Work to be completed - Search the listing below for the word "their" and copy each line that holds it.

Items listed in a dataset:
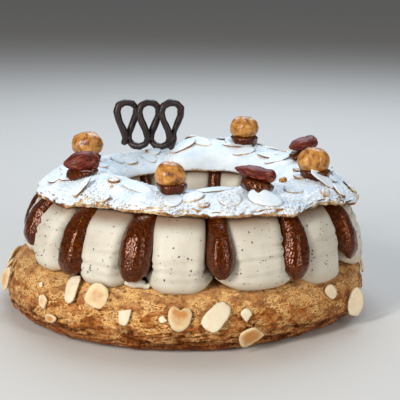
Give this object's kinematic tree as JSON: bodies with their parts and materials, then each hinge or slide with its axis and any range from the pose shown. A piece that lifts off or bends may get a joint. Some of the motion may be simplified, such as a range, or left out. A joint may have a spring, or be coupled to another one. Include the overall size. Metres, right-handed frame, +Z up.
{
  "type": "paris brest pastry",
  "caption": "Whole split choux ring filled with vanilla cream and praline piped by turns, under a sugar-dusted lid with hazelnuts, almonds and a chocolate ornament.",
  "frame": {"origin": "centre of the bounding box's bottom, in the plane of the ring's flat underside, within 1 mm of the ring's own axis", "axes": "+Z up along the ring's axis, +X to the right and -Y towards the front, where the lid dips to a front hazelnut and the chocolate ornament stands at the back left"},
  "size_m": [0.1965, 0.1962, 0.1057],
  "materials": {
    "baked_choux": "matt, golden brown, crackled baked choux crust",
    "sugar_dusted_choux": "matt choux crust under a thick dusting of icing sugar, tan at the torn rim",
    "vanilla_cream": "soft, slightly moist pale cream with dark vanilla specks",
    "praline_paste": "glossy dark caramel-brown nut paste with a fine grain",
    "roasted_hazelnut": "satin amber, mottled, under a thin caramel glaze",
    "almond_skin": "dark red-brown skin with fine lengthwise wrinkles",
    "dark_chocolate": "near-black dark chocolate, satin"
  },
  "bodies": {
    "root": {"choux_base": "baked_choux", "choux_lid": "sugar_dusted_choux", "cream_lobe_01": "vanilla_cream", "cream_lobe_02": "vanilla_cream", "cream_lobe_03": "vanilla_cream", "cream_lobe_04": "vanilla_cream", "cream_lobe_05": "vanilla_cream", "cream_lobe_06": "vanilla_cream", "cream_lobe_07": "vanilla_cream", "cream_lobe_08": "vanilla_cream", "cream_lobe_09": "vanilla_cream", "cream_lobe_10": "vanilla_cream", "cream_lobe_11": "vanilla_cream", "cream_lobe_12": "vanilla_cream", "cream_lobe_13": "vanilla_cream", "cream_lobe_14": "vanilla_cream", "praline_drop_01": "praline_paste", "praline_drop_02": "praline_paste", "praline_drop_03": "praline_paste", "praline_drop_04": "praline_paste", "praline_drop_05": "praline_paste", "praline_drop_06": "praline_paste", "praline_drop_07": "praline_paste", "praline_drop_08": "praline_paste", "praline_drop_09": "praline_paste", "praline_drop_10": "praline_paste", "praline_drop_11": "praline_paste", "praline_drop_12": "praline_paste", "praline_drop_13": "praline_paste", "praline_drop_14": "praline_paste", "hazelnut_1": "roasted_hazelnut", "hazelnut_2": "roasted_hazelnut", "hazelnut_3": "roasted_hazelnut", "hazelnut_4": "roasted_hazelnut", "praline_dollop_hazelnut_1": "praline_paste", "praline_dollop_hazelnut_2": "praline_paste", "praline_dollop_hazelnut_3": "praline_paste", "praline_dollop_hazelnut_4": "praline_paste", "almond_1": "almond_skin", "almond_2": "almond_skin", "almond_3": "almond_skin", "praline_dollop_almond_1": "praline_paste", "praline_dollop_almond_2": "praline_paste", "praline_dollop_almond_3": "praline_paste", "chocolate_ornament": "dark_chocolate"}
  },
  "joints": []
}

---

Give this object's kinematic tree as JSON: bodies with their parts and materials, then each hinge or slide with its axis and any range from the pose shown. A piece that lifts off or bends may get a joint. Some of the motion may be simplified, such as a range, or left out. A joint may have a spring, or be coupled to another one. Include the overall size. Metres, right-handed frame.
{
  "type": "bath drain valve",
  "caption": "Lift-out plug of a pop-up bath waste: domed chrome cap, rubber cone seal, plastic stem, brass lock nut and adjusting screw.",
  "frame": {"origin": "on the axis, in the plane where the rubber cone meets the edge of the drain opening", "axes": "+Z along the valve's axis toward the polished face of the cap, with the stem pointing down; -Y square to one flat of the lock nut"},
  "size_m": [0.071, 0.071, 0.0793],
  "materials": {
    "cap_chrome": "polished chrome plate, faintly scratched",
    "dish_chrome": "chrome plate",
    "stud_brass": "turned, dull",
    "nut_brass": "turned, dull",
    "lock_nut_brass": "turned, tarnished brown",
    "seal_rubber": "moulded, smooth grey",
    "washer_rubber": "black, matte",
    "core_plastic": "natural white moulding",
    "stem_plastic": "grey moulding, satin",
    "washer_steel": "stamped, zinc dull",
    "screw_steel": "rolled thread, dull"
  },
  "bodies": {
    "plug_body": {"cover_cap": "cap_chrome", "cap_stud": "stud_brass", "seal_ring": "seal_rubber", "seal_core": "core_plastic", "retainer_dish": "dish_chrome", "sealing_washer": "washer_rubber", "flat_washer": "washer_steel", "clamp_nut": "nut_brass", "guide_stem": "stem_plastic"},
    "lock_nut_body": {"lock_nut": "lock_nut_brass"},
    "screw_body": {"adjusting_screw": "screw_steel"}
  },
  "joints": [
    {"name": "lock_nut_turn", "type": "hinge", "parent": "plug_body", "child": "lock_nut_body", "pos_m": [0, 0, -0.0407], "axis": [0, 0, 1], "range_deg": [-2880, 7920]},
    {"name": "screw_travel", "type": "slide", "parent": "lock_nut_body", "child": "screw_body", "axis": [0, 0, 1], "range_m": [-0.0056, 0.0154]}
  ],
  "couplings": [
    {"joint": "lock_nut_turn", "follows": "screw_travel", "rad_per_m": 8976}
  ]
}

Written answer -
Give this object's kinematic tree as JSON: bodies with their parts and materials, then each hinge or slide with its axis and any range from the pose shown. A piece that lifts off or bends may get a joint. Some of the motion may be simplified, such as a range, or left out. A joint may have a spring, or be coupled to another one. Include the overall size. Metres, right-handed frame, +Z up.
Give this object's kinematic tree as JSON: bodies with their parts and materials, then each hinge or slide with its axis and any range from the pose shown. A piece that lifts off or bends may get a joint. Some of the motion may be simplified, such as a range, or left out. A joint may have a spring, or be coupled to another one. Include the overall size. Metres, right-handed frame.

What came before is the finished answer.